# Requirement
The answer is one number: how many lines hold the string "Blender".

# Material shown

────────────────────

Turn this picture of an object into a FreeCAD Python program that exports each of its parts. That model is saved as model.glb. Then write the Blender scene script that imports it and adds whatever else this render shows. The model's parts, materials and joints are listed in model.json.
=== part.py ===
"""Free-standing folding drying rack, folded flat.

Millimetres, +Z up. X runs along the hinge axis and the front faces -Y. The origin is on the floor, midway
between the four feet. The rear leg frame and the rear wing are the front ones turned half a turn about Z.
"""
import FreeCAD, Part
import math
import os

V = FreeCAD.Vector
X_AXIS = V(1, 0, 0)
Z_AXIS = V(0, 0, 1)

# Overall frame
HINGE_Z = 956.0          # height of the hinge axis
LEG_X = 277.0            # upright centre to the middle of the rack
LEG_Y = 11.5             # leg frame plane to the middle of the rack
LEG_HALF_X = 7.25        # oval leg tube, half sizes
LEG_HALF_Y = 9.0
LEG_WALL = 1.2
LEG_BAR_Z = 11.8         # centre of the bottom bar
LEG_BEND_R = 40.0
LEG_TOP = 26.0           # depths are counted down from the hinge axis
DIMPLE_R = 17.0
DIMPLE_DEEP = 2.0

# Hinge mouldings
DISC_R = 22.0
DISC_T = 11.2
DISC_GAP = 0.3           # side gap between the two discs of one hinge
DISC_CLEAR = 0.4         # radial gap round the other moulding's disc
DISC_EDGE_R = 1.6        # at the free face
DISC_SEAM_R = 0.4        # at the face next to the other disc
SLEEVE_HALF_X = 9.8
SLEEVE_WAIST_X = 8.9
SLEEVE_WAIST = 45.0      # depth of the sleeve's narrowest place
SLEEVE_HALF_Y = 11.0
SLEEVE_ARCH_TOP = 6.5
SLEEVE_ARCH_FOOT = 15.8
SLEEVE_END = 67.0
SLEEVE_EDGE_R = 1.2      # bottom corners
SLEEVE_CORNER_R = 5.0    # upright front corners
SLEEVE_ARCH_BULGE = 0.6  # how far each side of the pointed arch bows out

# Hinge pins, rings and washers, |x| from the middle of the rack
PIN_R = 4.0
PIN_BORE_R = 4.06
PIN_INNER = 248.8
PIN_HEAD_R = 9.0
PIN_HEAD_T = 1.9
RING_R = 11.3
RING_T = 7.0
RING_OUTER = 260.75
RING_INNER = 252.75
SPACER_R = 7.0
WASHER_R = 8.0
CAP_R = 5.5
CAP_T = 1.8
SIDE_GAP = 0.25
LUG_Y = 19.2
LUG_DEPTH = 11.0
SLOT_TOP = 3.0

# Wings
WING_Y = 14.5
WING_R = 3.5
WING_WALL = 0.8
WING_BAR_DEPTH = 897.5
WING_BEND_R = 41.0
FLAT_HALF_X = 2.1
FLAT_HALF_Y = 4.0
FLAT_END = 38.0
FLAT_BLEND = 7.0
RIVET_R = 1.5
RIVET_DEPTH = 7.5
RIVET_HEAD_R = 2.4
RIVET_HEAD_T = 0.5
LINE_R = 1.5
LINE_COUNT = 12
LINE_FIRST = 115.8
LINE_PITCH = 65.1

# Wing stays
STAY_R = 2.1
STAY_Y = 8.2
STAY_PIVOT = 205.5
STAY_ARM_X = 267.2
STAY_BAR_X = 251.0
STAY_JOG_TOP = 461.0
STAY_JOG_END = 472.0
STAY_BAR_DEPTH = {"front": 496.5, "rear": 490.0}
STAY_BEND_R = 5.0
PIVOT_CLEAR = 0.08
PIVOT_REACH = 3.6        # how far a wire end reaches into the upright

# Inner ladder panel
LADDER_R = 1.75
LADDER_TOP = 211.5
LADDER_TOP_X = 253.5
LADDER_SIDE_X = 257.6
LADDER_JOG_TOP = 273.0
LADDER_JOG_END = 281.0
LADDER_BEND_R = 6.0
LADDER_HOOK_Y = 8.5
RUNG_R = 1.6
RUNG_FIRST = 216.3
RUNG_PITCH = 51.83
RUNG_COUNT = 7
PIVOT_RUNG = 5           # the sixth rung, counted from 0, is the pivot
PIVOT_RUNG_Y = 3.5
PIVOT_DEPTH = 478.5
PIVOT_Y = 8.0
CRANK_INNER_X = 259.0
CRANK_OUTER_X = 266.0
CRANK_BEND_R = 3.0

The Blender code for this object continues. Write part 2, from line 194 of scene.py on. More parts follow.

────────────────────

# Result of this exercise
2